The main goal of ReMiCRO is to fill the knowledge gap on fate and behavior of MPs in water matrices containing CECs, and to develop effective treatment solution. ReMiCRO research hypotheses are:

1. the sorption capacity for different pollutants is highly dependent on MPs type, age, size, surface properties;
2. chemical risks are associated with both MP constituents and MP susceptibility to adsorb pollutants; 
3. a predictive model can be obtained by combined quantum chemical and quantitative structure activity/property relationship approach. encompassing underlying principles governing MPs/pollutant interactions;
4. ferrate(VI) is advantageous for MP/CEC treatment due to the oxidizing power and coagulation effect.

The methodological approach includes experimental and computational activities aimed to test hypotheses and to reach the main goal and objectives (O1-O4):

O1 - to establish the influence of MPs type, age, size and surface properties on sorption capacity for water co-pollutants, leaching of MPs constituents and toxic effects;

O2 - to develop a tool for prediction of fate and behavior of MPs in different water matrices. The results from O1 will be used as input data in computational activities;

O3 - simultaneous removal of MPs and co-pollutants in water. The experimental and computational results (O1, O2) will be used for setting DoE boundary conditions for removal of MP alone and with sorbed co-pollutants;

O4 - to maximize the impact of ReMiCRO project management; the planned dissemination activities include: 12 peer-reviewed papers; 11 scientific conferences; web-site and public presentations targeting: scientists, water sector professionals, decision makers, students and general public.

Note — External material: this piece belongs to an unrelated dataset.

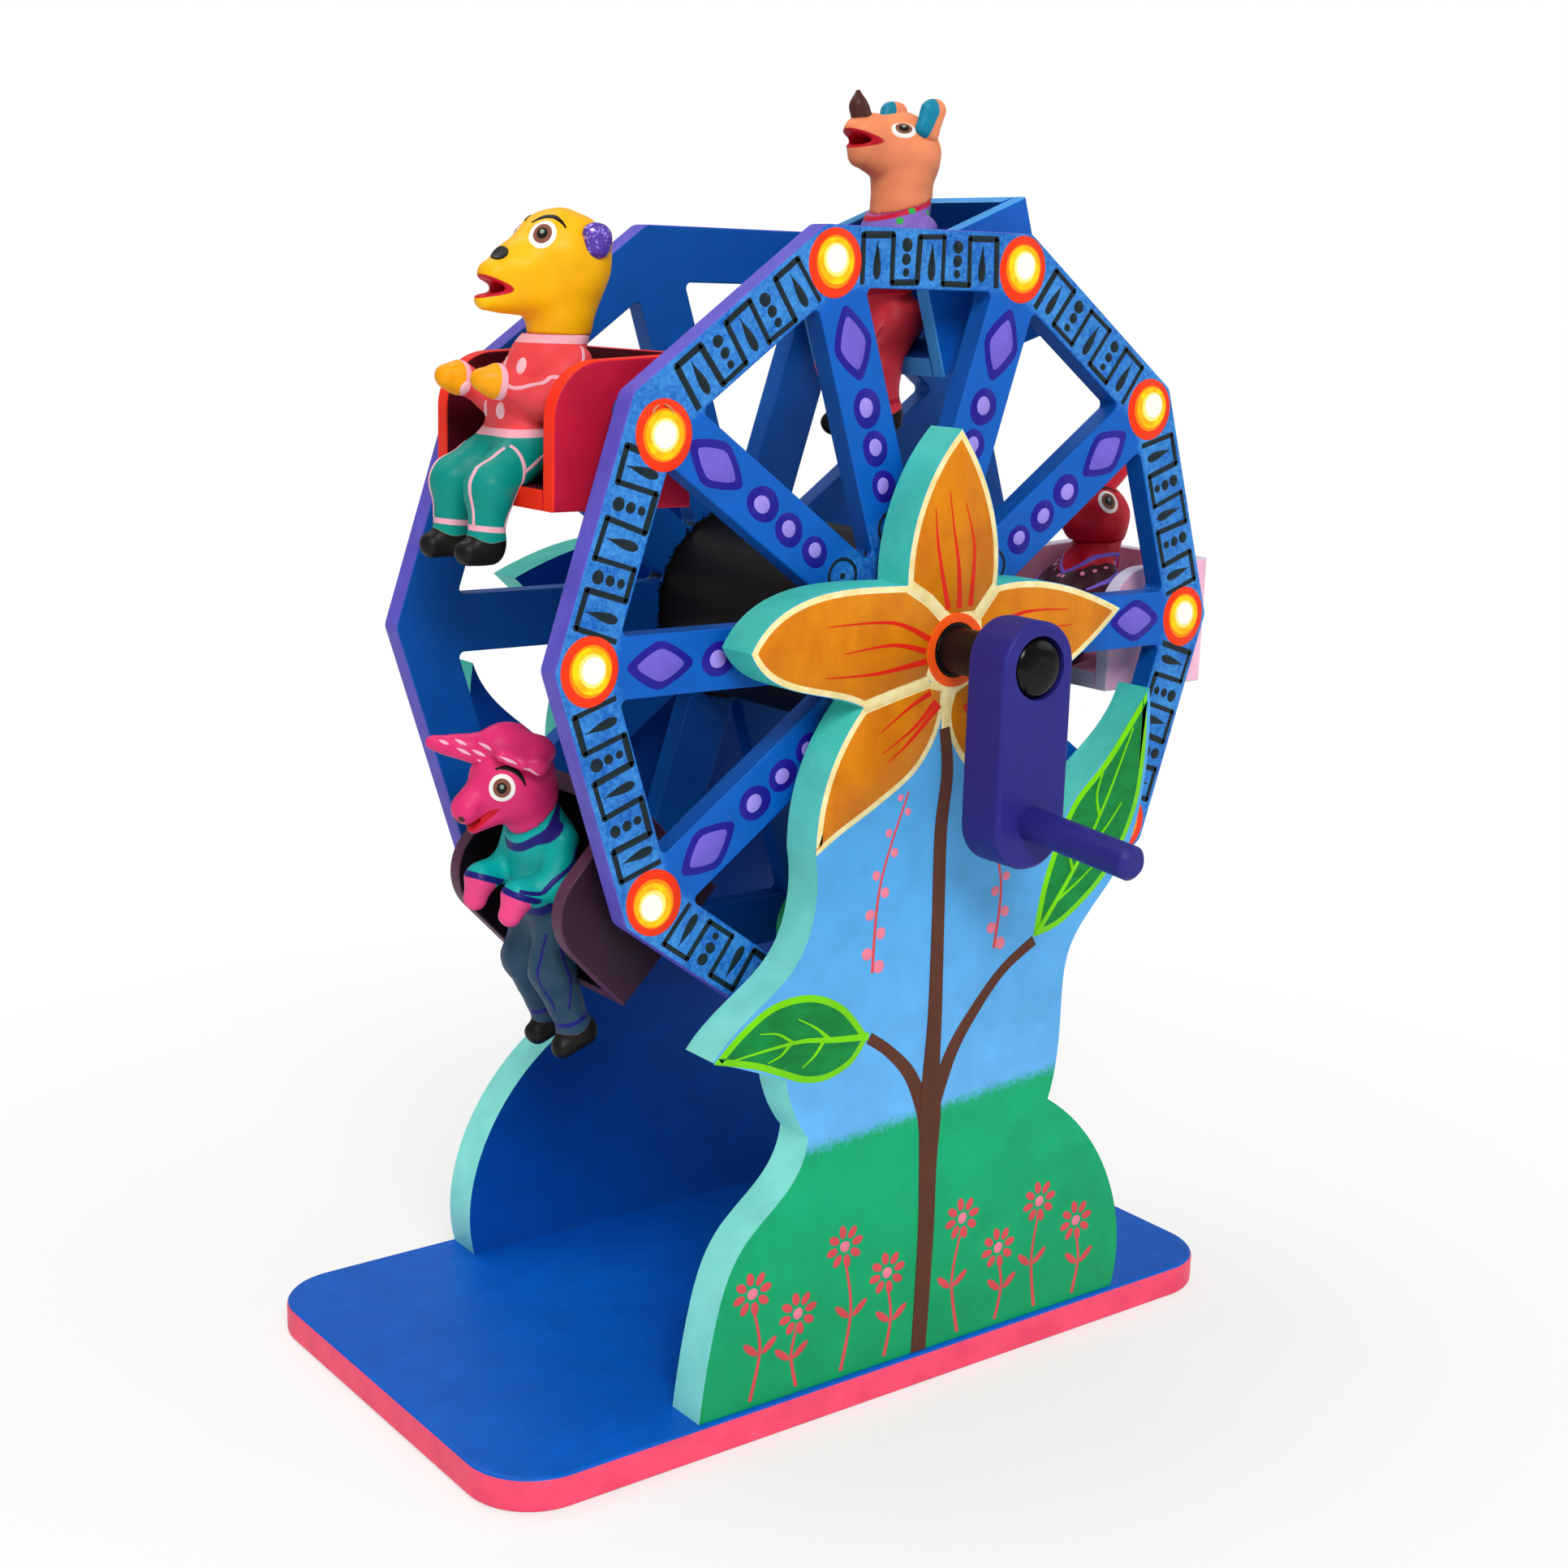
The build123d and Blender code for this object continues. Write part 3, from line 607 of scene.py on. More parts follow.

The expected measurable results of ReMiCRO include:

1. Established fate and behavior of MPs in aqueous media regarding sorption capacity for co-pollutants and leaching of MP constituents (O1); Established toxicity of MPs alone and with co-pollutants (O1);
2. Established pattern in MPs fate and behavior correlating their structural features and sorption, leaching and toxic effects via computational approach (O2);
3. Developed effective methods for removal of MPs and co-pollutants (O3); Established degradation pathways of MPs and co-pollutants during oxidative treatments by ferrate(VI) and Fenton type processes (O3).